_WHAT YOU ARE ASKED TO DO_. Quote, please, the line with "Turn this picture", the line with "their cuff hems.", and every line between them, exactly and with nothing else.

_DATA PROVIDED_.
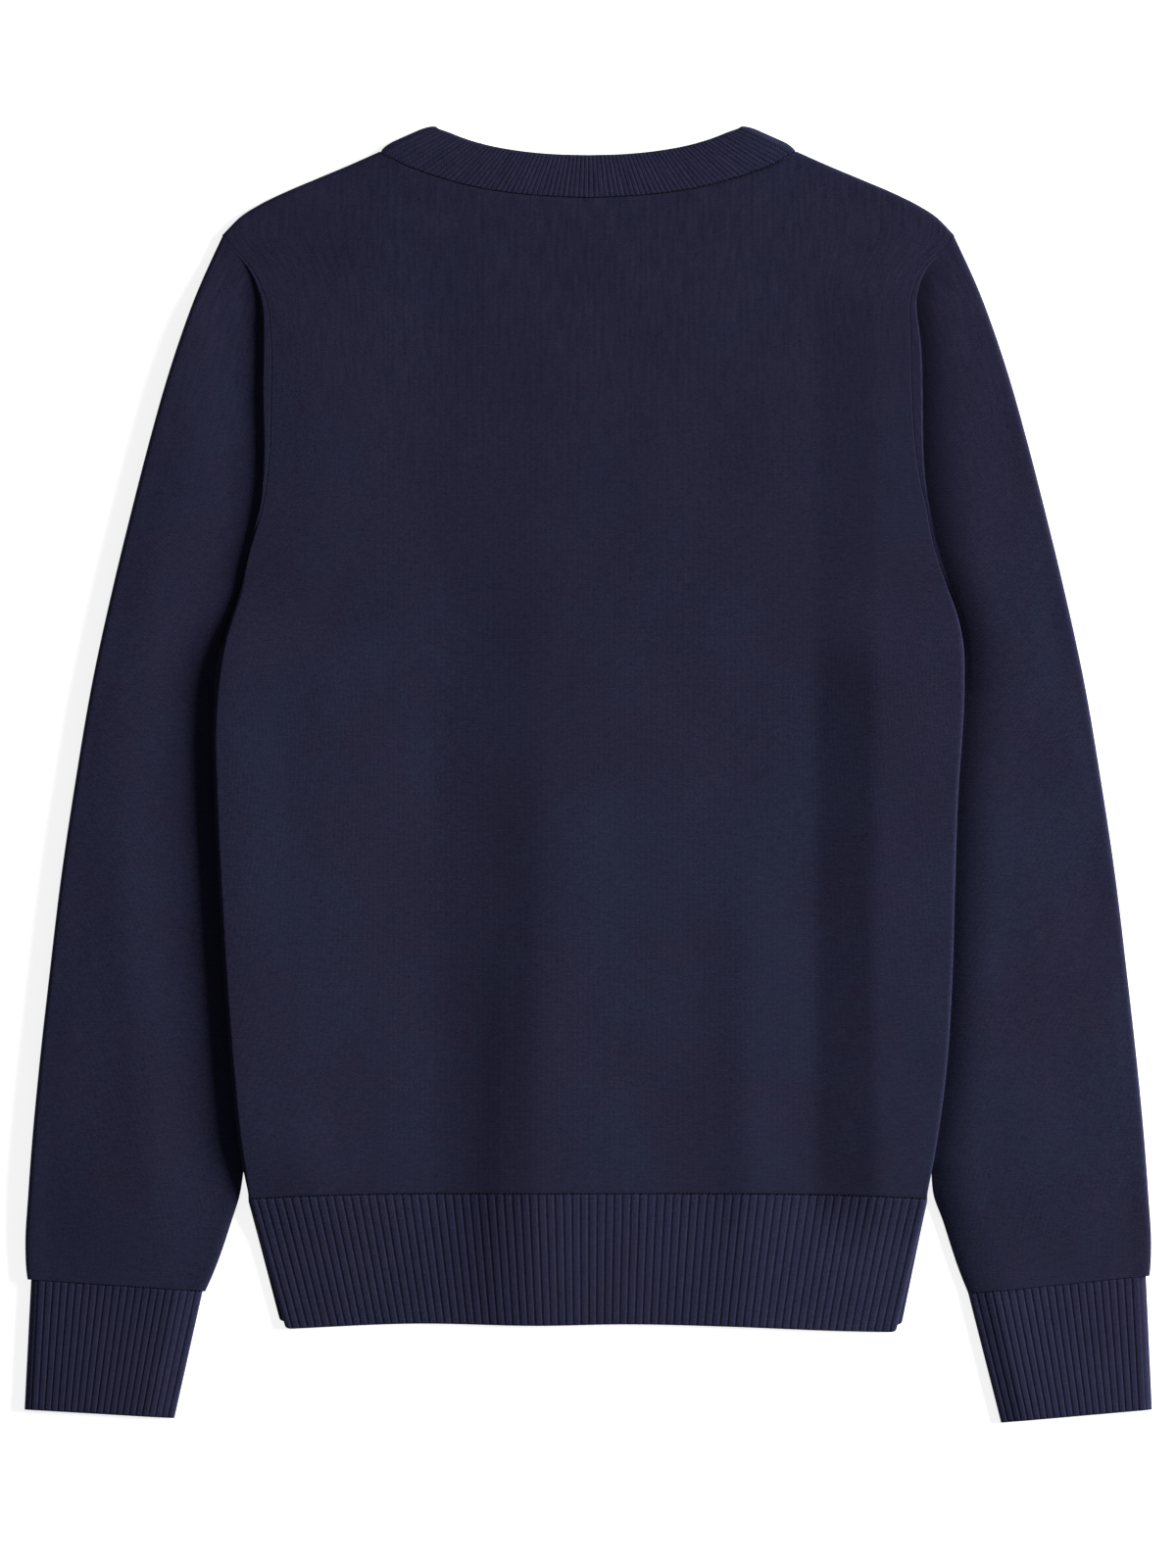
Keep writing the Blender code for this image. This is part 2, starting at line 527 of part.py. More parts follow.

==

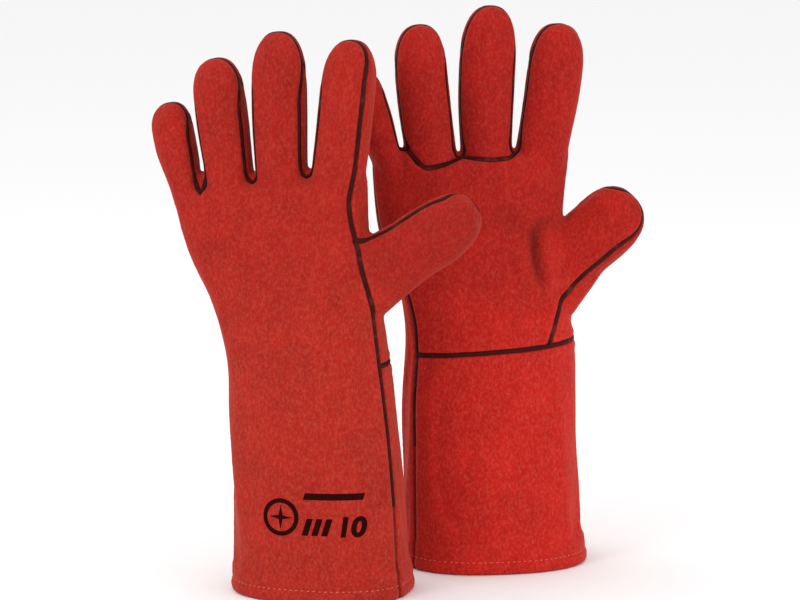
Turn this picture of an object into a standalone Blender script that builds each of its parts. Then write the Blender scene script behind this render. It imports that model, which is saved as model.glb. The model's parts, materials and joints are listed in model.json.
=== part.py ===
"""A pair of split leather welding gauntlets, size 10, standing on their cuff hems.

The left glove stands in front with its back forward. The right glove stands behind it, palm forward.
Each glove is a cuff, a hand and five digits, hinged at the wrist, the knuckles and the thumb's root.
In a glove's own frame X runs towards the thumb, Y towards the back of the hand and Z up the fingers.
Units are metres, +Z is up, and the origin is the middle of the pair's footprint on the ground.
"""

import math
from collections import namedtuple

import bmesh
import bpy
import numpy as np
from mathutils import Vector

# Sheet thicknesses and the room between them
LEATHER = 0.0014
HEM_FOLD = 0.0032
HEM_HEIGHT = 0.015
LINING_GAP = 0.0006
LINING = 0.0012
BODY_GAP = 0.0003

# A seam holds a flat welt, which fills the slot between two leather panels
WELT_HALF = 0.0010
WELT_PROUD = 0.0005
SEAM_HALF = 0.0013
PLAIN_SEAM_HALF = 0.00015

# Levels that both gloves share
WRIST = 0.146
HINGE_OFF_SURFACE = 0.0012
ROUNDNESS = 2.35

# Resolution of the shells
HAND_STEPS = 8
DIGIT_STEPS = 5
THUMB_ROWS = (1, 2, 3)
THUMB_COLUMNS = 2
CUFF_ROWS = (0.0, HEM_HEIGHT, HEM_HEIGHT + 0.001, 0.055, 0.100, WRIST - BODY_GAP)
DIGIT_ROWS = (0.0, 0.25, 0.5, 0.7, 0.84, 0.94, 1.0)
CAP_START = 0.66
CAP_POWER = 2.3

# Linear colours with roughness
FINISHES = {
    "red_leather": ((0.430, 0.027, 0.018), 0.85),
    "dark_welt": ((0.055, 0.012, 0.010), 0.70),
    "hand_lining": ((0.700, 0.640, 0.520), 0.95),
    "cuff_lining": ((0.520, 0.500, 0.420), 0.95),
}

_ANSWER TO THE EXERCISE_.
Turn this picture of an object into a standalone Blender script that builds each of its parts. Then write the Blender scene script behind this render. It imports that model, which is saved as model.glb. The model's parts, materials and joints are listed in model.json.
=== part.py ===
"""A pair of split leather welding gauntlets, size 10, standing on their cuff hems.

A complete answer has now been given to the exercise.